We find that clients who come to us having already gathered their financial documents and given some thought to what they hold almost always find the process more manageable. Taking a structured approach from the outset reduces both anxiety and legal fees.


Final words

Financial disclosure in divorce proceedings should always be handled honestly and completely, even if you are concerned that your ex-partner not follow suit. Remember, if they do not provide a full and frank picture of their financial position, the court will take a very dim view of this and reduce their portion of the marital pot. Specialist legal advice remains the most reliable way to ensure your disclosure is complete, accurate, and properly supported by evidence. If you have questions about your financial disclosure obligations or any aspect of your divorce settlement, our team at KLR Solicitors is here to help.

  • What happens if I forget to include an asset in my Form E?

    If you realise an asset has been omitted, you should inform your solicitor immediately and update your disclosure as quickly as possible. An accidental omission corrected promptly is treated very differently from a deliberate one.
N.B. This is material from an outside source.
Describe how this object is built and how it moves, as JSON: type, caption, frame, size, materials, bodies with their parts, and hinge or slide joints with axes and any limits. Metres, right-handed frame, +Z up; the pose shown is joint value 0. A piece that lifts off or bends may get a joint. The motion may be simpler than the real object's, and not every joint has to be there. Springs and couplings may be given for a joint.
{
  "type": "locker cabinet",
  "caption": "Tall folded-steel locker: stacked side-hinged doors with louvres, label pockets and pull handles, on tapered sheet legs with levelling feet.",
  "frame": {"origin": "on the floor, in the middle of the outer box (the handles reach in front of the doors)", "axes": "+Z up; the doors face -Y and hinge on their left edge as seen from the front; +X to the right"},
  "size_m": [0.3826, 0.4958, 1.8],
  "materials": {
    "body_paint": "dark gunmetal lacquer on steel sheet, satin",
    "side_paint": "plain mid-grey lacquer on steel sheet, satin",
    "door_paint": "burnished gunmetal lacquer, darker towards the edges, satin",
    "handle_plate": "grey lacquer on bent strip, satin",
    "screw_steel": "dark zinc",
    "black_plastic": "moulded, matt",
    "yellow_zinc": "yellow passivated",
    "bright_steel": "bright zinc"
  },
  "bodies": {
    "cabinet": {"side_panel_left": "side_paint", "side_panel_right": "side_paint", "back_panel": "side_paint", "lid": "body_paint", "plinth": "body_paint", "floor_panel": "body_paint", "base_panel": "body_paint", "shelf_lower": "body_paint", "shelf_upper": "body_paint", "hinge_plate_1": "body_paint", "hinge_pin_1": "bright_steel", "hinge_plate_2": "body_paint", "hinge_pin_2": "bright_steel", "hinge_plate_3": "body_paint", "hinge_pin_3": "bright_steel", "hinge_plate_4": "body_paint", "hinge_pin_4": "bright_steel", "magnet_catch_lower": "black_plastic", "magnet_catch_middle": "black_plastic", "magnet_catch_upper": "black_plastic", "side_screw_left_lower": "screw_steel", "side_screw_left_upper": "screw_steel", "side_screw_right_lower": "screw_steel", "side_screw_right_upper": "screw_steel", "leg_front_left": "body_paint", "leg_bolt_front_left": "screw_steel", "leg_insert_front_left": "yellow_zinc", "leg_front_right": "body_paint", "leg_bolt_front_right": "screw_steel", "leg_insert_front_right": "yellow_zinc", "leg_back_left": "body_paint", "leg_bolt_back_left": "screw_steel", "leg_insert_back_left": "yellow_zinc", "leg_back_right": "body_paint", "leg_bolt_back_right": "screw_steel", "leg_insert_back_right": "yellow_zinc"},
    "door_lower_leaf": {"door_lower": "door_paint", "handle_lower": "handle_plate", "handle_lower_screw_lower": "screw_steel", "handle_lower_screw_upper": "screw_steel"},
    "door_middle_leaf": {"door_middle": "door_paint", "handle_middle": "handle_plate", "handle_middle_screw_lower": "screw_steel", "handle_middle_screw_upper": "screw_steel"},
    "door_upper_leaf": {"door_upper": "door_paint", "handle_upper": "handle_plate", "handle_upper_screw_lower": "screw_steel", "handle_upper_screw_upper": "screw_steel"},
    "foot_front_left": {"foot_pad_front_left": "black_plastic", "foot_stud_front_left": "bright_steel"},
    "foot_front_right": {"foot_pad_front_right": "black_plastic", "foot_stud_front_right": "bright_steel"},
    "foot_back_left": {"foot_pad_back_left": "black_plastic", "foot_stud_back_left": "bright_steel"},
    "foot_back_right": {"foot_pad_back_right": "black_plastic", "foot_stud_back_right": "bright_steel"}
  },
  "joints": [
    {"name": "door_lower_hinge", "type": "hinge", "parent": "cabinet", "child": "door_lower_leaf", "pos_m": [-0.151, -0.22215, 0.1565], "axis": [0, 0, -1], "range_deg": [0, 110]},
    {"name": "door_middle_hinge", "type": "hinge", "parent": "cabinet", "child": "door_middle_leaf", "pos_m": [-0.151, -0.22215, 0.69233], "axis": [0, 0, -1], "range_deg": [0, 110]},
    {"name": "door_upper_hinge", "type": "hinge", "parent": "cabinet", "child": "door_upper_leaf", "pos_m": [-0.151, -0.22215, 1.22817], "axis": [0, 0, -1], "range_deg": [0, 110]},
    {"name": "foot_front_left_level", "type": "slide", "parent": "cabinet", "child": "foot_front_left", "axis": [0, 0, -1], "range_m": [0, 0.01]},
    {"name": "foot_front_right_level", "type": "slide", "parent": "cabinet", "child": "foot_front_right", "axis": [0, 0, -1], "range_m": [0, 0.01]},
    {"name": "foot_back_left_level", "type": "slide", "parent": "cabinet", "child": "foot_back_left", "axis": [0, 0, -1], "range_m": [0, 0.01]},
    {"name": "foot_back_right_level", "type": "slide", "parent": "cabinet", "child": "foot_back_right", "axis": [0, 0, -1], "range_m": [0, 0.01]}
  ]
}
Leaving a gap uncorrected once you become aware of it is far more serious.


  • Can my spouse be forced to disclose their finances if they refuse?
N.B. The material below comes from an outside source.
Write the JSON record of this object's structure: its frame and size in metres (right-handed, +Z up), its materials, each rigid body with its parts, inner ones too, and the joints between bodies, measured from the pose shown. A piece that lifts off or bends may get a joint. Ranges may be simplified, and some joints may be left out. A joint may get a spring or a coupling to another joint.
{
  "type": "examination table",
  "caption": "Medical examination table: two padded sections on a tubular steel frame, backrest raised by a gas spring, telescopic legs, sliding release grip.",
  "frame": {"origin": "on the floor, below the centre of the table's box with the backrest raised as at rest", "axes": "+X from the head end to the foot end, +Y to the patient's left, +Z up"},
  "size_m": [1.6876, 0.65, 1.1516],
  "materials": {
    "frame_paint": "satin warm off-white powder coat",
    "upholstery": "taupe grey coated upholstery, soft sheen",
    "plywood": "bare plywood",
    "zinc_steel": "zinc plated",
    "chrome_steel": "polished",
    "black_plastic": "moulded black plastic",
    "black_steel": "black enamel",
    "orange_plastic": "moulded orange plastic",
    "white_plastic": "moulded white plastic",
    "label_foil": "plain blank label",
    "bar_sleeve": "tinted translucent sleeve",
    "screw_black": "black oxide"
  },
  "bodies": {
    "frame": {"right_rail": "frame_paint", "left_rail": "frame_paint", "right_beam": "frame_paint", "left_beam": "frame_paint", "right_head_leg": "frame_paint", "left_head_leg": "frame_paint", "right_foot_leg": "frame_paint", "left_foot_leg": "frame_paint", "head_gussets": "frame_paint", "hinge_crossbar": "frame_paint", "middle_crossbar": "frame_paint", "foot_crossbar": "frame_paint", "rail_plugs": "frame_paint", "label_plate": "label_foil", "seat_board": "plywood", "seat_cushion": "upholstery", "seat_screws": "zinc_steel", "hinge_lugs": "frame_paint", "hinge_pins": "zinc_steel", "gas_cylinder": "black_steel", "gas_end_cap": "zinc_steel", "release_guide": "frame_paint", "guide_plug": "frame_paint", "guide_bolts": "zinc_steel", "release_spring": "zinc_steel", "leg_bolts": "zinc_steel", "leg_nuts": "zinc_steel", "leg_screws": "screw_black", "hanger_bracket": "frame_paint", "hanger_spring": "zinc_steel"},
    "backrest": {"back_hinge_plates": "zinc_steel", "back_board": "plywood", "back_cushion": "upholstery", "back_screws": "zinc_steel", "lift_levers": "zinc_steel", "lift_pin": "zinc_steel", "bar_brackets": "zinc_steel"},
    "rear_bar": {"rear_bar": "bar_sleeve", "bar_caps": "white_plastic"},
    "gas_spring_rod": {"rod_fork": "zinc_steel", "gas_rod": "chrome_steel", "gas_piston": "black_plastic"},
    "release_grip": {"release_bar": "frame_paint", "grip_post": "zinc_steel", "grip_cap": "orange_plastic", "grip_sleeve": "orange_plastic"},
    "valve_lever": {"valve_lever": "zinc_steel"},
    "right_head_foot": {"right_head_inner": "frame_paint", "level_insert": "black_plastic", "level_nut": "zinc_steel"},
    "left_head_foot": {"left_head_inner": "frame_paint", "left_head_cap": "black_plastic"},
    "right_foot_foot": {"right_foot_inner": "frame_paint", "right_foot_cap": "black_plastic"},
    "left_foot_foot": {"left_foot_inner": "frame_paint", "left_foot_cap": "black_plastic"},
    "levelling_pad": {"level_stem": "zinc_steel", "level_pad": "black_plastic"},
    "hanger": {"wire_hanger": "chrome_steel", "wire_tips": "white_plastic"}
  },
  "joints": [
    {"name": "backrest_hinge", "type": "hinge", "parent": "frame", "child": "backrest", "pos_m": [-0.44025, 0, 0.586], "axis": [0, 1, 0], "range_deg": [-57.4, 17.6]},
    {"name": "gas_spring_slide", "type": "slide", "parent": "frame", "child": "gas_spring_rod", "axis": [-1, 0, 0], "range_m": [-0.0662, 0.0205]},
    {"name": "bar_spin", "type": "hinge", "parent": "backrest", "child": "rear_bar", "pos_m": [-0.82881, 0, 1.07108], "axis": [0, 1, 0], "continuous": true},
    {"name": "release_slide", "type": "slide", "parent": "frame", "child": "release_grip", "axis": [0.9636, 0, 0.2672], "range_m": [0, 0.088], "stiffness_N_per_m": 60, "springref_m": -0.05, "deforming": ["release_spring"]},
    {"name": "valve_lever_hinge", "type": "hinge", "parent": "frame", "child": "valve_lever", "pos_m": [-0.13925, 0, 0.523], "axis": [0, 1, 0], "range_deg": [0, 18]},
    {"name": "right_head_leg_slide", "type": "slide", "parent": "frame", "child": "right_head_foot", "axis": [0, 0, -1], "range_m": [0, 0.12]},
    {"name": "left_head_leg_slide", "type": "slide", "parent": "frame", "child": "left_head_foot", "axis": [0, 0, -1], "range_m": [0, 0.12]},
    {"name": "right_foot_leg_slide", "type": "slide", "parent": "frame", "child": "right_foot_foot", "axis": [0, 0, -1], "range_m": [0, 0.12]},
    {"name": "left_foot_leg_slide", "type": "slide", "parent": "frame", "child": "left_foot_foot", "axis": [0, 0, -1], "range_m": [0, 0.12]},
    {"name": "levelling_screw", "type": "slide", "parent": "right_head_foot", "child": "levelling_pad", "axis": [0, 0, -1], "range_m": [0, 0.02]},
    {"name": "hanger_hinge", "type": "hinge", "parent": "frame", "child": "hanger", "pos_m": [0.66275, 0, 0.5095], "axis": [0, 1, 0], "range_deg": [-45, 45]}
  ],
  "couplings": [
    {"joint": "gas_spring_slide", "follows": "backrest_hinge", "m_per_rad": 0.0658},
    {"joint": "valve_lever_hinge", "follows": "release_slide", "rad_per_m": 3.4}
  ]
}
    Yes, if a party fails to provide proper disclosure, the court can make orders compelling them to do so. It can also require third parties, such as banks and employers, to provide information directly. Continued non-compliance can result in costs, penalties and adverse inferences being drawn against the uncooperative party.


  • Does financial disclosure apply if we are trying to reach an agreement outside of court?

    Yes, the same standard of honesty applies whether you are negotiating through solicitors, using mediation, or attending a Financial Dispute Resolution hearing. Any agreement later submitted to the court for approval will be scrutinised for fairness, and consent orders based on inadequate disclosure can be set aside.


  • How long does financial disclosure take?

    The timescale varies depending on the complexity of the finances and how promptly both parties engage. In straightforward cases, Form E documents can be prepared and exchanged within a few weeks. Where there are business interests, disputed valuations, or a reluctant party, the process can take considerably longer.


  • Can a financial order be overturned if disclosure was misleading?

    Yes, and there is no fixed time limit for bringing such an application in cases of fraud or material misrepresentation. The Supreme Court’s decision in Sharland v Sharland [2015] confirmed that an order obtained through fraudulent non-disclosure can be set aside even years after it was made. This underlines why complete honesty throughout the process is so important.